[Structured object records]
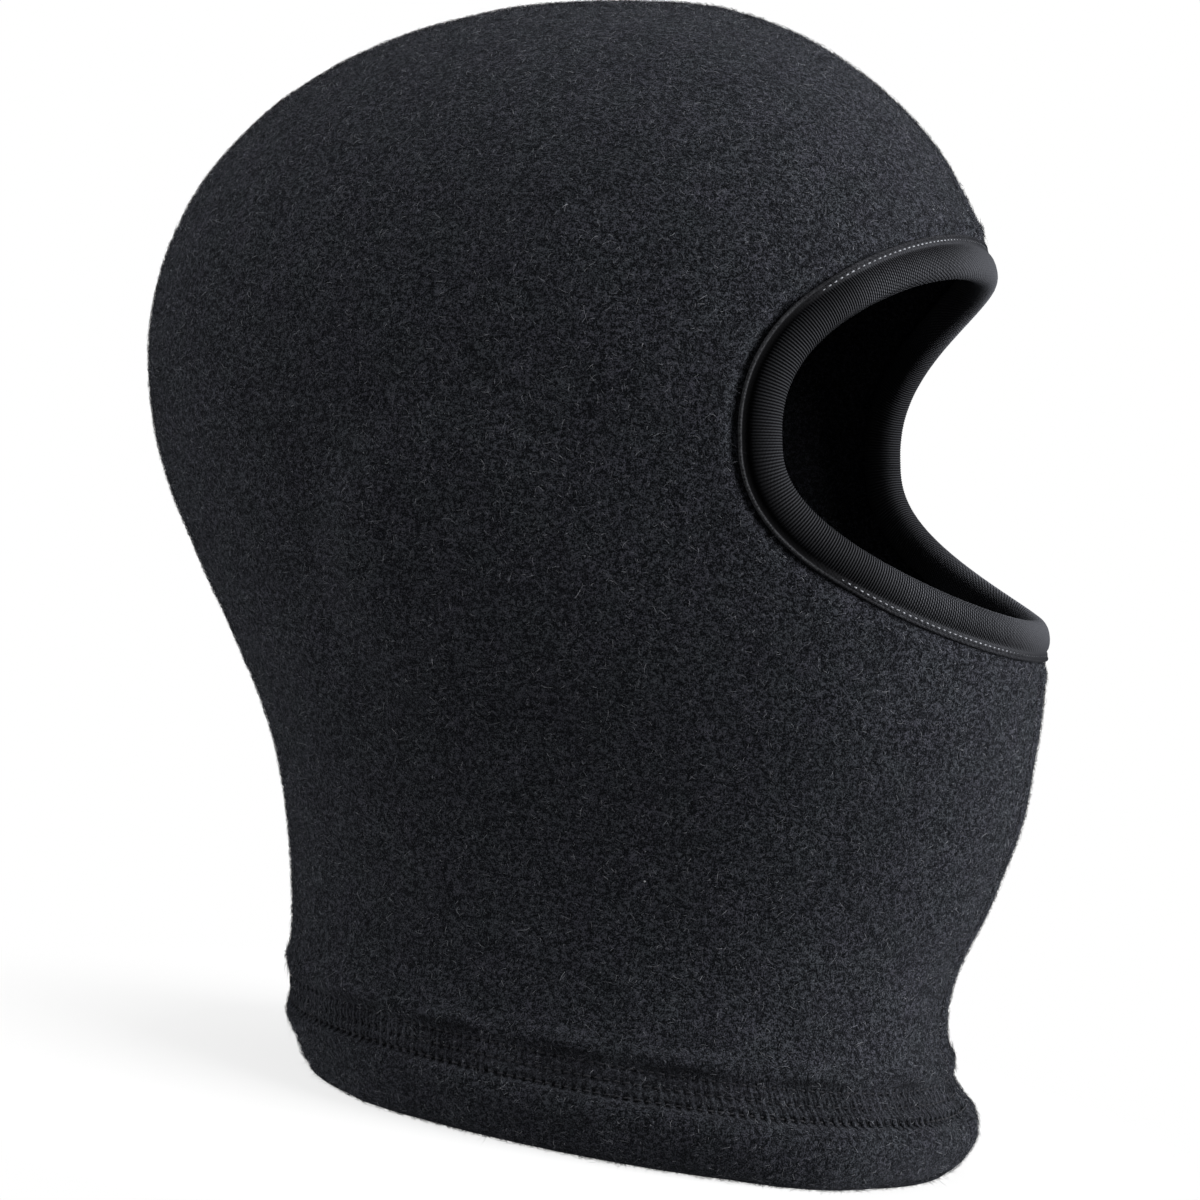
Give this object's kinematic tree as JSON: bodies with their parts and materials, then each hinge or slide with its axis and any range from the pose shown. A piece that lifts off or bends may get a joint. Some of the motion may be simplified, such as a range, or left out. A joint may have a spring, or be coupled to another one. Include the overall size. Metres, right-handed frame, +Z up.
{
  "type": "balaclava",
  "caption": "Pull-on fleece balaclava with one wide face opening bound in ribbed elastic, centre seams and a coverstitched hem.",
  "frame": {"origin": "on the flat underside of the hem, at the middle of the whole width and of the whole length", "axes": "+Z up from the hem to the crown; the face looks along -Y; +X is the wearer's left"},
  "size_m": [0.16, 0.2284, 0.262],
  "materials": {
    "fleece": "brushed, softly napped charcoal fleece, matt with a pale fuzz at grazing angles",
    "elastic_band": "fine ribbed knit elastic, matt charcoal",
    "topstitch_thread": "light grey spun polyester thread",
    "seam_thread": "black textured polyester thread",
    "label_ribbon": "blank white satin ribbon"
  },
  "bodies": {
    "hood": {"right_panel": "fleece", "left_panel": "fleece", "face_binding": "elastic_band", "binding_stitch": "topstitch_thread", "binding_join_stitch": "seam_thread", "hem_stitch_upper": "seam_thread", "hem_stitch_middle": "seam_thread", "hem_stitch_lower": "seam_thread", "hem_looper_thread": "seam_thread", "crown_seam_thread": "seam_thread", "throat_seam_thread": "seam_thread"},
    "label": {"care_label": "label_ribbon"}
  },
  "joints": [
    {"name": "label_flap", "type": "hinge", "parent": "hood", "child": "label", "pos_m": [0, 0.04834, 0.04], "axis": [0, 0.1979, 0.9802], "range_deg": [-60, 60]}
  ]
}
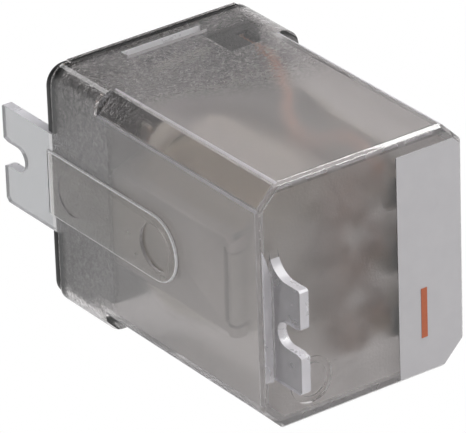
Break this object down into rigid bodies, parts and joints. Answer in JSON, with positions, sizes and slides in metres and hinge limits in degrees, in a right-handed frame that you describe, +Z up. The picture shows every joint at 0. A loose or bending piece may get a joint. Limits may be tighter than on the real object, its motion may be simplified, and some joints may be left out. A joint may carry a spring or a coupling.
{
  "type": "plug in power relay",
  "caption": "Flange-mount plug-in relay with a clear cover, a black base with flat blades, and a hinged armature that swings its contacts.",
  "frame": {"origin": "centre of the base's seating face, on the plug axis", "axes": "+Y out of the base along the blades, into the socket; +Z up; -X is the side with the mounting tabs"},
  "size_m": [0.0359, 0.0701, 0.0392],
  "materials": {
    "clear_polycarbonate": "clear moulded polycarbonate with a fine pebble texture",
    "black_phenolic": "black moulded phenolic",
    "tinned_brass": "tinned brass strip",
    "zinc_plated_steel": "bright zinc plate",
    "soft_iron": "plated soft iron",
    "copper": "bare copper",
    "enamelled_copper": "enamelled copper winding",
    "nylon": "natural nylon moulding",
    "coil_tape": "woven insulating tape",
    "glass_sleeving": "varnished braided sleeving",
    "laminate": "phenolic laminate",
    "phosphor_bronze": "rolled phosphor bronze strip",
    "contact_silver": "silver alloy buttons",
    "spring_steel": "drawn spring wire",
    "label_film": "bare pale film",
    "mark_ink": "printed orange bar"
  },
  "bodies": {
    "base": {"cover": "clear_polycarbonate", "base": "black_phenolic", "nc_terminal_1": "tinned_brass", "nc_terminal_2": "tinned_brass", "nc_terminal_3": "tinned_brass", "no_terminal_1": "tinned_brass", "no_terminal_2": "tinned_brass", "no_terminal_3": "tinned_brass", "common_terminal_1": "tinned_brass", "common_terminal_2": "tinned_brass", "common_terminal_3": "tinned_brass", "coil_terminal_1": "tinned_brass", "coil_terminal_2": "tinned_brass", "frame": "zinc_plated_steel", "frame_screws": "zinc_plated_steel", "core": "soft_iron", "shading_ring": "copper", "bobbin": "nylon", "coil_winding": "enamelled_copper", "coil_tape": "coil_tape", "coil_lead_1": "glass_sleeving", "coil_lead_2": "glass_sleeving", "hinge_pin": "zinc_plated_steel", "nc_contacts": "contact_silver", "no_contacts": "contact_silver", "pigtail_1": "copper", "pigtail_2": "copper", "pigtail_3": "copper", "return_spring": "spring_steel", "label": "label_film", "coil_mark": "mark_ink"},
    "armature": {"armature": "soft_iron", "contact_carrier": "laminate", "arm_clamp": "laminate", "carrier_rivets": "zinc_plated_steel", "moving_arm_1": "phosphor_bronze", "moving_arm_2": "phosphor_bronze", "moving_arm_3": "phosphor_bronze", "moving_contacts": "contact_silver"}
  },
  "joints": [
    {"name": "armature_hinge", "type": "hinge", "parent": "base", "child": "armature", "pos_m": [-0.0147, -0.0428, 0], "axis": [0, 0, 1], "range_deg": [0, 4], "stiffness_Nm_per_rad": 0.03, "springref_deg": -17.19, "deforming": ["return_spring", "pigtail_1", "pigtail_2", "pigtail_3"]}
  ]
}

### SET TASK
Using the material above, print every entry exactly as written.

### RESULT OF THE EXERCISE
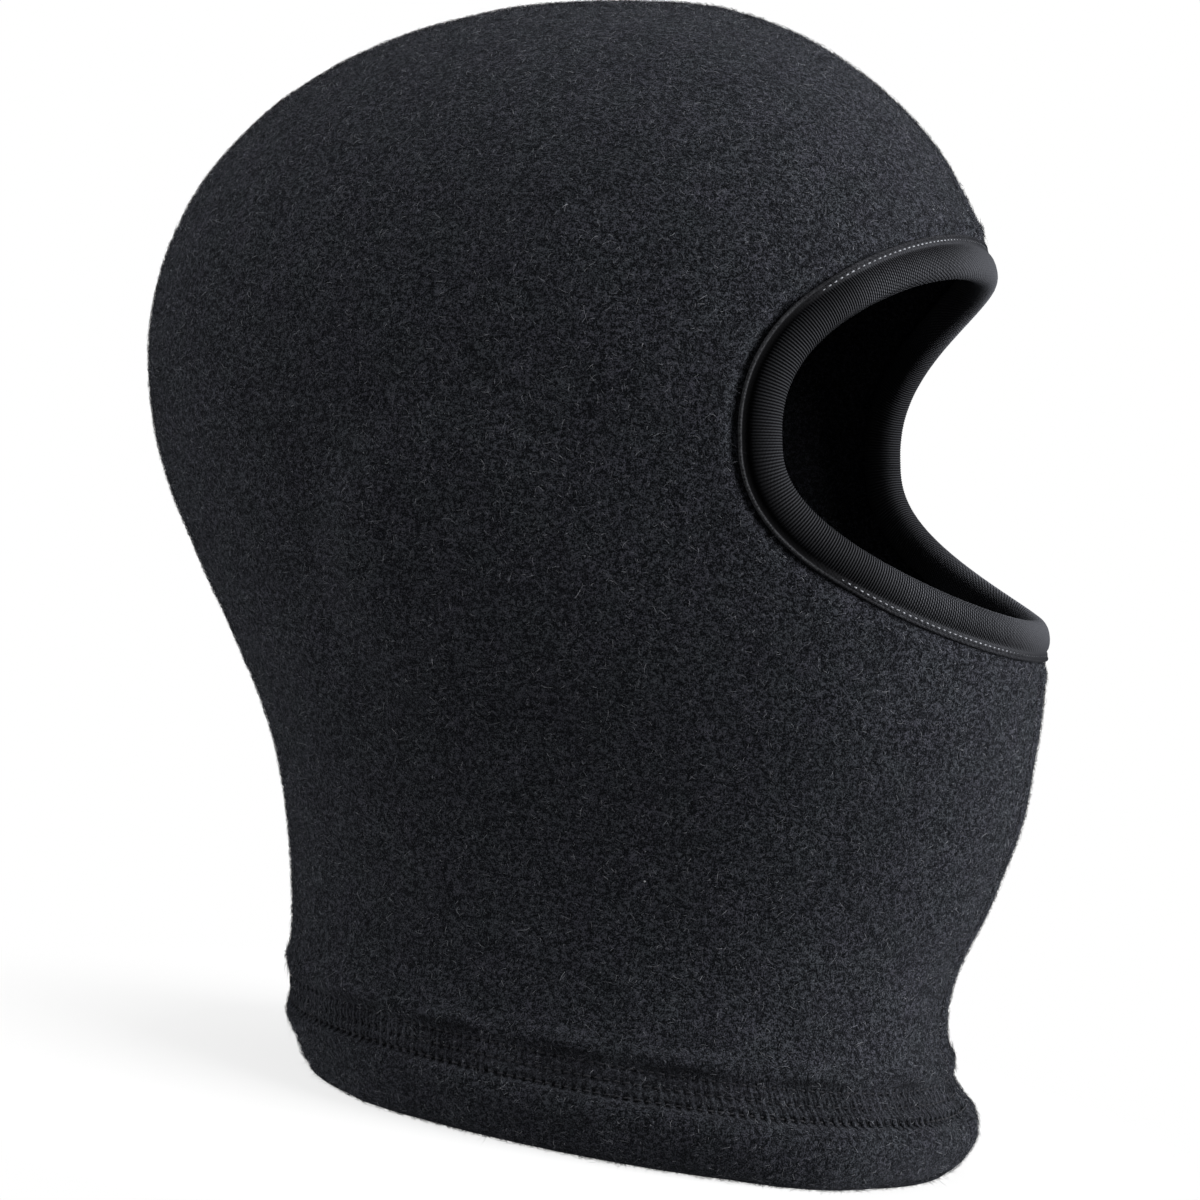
Give this object's kinematic tree as JSON: bodies with their parts and materials, then each hinge or slide with its axis and any range from the pose shown. A piece that lifts off or bends may get a joint. Some of the motion may be simplified, such as a range, or left out. A joint may have a spring, or be coupled to another one. Include the overall size. Metres, right-handed frame, +Z up.
{
  "type": "balaclava",
  "caption": "Pull-on fleece balaclava with one wide face opening bound in ribbed elastic, centre seams and a coverstitched hem.",
  "frame": {"origin": "on the flat underside of the hem, at the middle of the whole width and of the whole length", "axes": "+Z up from the hem to the crown; the face looks along -Y; +X is the wearer's left"},
  "size_m": [0.16, 0.2284, 0.262],
  "materials": {
    "fleece": "brushed, softly napped charcoal fleece, matt with a pale fuzz at grazing angles",
    "elastic_band": "fine ribbed knit elastic, matt charcoal",
    "topstitch_thread": "light grey spun polyester thread",
    "seam_thread": "black textured polyester thread",
    "label_ribbon": "blank white satin ribbon"
  },
  "bodies": {
    "hood": {"right_panel": "fleece", "left_panel": "fleece", "face_binding": "elastic_band", "binding_stitch": "topstitch_thread", "binding_join_stitch": "seam_thread", "hem_stitch_upper": "seam_thread", "hem_stitch_middle": "seam_thread", "hem_stitch_lower": "seam_thread", "hem_looper_thread": "seam_thread", "crown_seam_thread": "seam_thread", "throat_seam_thread": "seam_thread"},
    "label": {"care_label": "label_ribbon"}
  },
  "joints": [
    {"name": "label_flap", "type": "hinge", "parent": "hood", "child": "label", "pos_m": [0, 0.04834, 0.04], "axis": [0, 0.1979, 0.9802], "range_deg": [-60, 60]}
  ]
}
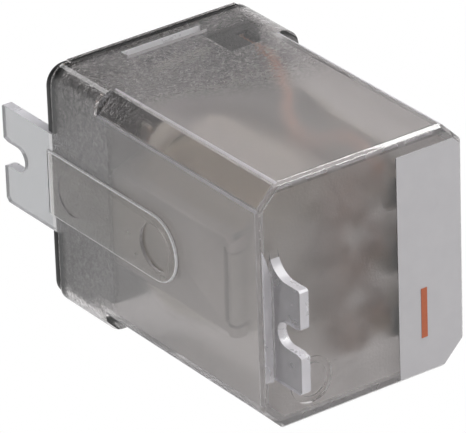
Break this object down into rigid bodies, parts and joints. Answer in JSON, with positions, sizes and slides in metres and hinge limits in degrees, in a right-handed frame that you describe, +Z up. The picture shows every joint at 0. A loose or bending piece may get a joint. Limits may be tighter than on the real object, its motion may be simplified, and some joints may be left out. A joint may carry a spring or a coupling.
{
  "type": "plug in power relay",
  "caption": "Flange-mount plug-in relay with a clear cover, a black base with flat blades, and a hinged armature that swings its contacts.",
  "frame": {"origin": "centre of the base's seating face, on the plug axis", "axes": "+Y out of the base along the blades, into the socket; +Z up; -X is the side with the mounting tabs"},
  "size_m": [0.0359, 0.0701, 0.0392],
  "materials": {
    "clear_polycarbonate": "clear moulded polycarbonate with a fine pebble texture",
    "black_phenolic": "black moulded phenolic",
    "tinned_brass": "tinned brass strip",
    "zinc_plated_steel": "bright zinc plate",
    "soft_iron": "plated soft iron",
    "copper": "bare copper",
    "enamelled_copper": "enamelled copper winding",
    "nylon": "natural nylon moulding",
    "coil_tape": "woven insulating tape",
    "glass_sleeving": "varnished braided sleeving",
    "laminate": "phenolic laminate",
    "phosphor_bronze": "rolled phosphor bronze strip",
    "contact_silver": "silver alloy buttons",
    "spring_steel": "drawn spring wire",
    "label_film": "bare pale film",
    "mark_ink": "printed orange bar"
  },
  "bodies": {
    "base": {"cover": "clear_polycarbonate", "base": "black_phenolic", "nc_terminal_1": "tinned_brass", "nc_terminal_2": "tinned_brass", "nc_terminal_3": "tinned_brass", "no_terminal_1": "tinned_brass", "no_terminal_2": "tinned_brass", "no_terminal_3": "tinned_brass", "common_terminal_1": "tinned_brass", "common_terminal_2": "tinned_brass", "common_terminal_3": "tinned_brass", "coil_terminal_1": "tinned_brass", "coil_terminal_2": "tinned_brass", "frame": "zinc_plated_steel", "frame_screws": "zinc_plated_steel", "core": "soft_iron", "shading_ring": "copper", "bobbin": "nylon", "coil_winding": "enamelled_copper", "coil_tape": "coil_tape", "coil_lead_1": "glass_sleeving", "coil_lead_2": "glass_sleeving", "hinge_pin": "zinc_plated_steel", "nc_contacts": "contact_silver", "no_contacts": "contact_silver", "pigtail_1": "copper", "pigtail_2": "copper", "pigtail_3": "copper", "return_spring": "spring_steel", "label": "label_film", "coil_mark": "mark_ink"},
    "armature": {"armature": "soft_iron", "contact_carrier": "laminate", "arm_clamp": "laminate", "carrier_rivets": "zinc_plated_steel", "moving_arm_1": "phosphor_bronze", "moving_arm_2": "phosphor_bronze", "moving_arm_3": "phosphor_bronze", "moving_contacts": "contact_silver"}
  },
  "joints": [
    {"name": "armature_hinge", "type": "hinge", "parent": "base", "child": "armature", "pos_m": [-0.0147, -0.0428, 0], "axis": [0, 0, 1], "range_deg": [0, 4], "stiffness_Nm_per_rad": 0.03, "springref_deg": -17.19, "deforming": ["return_spring", "pigtail_1", "pigtail_2", "pigtail_3"]}
  ]
}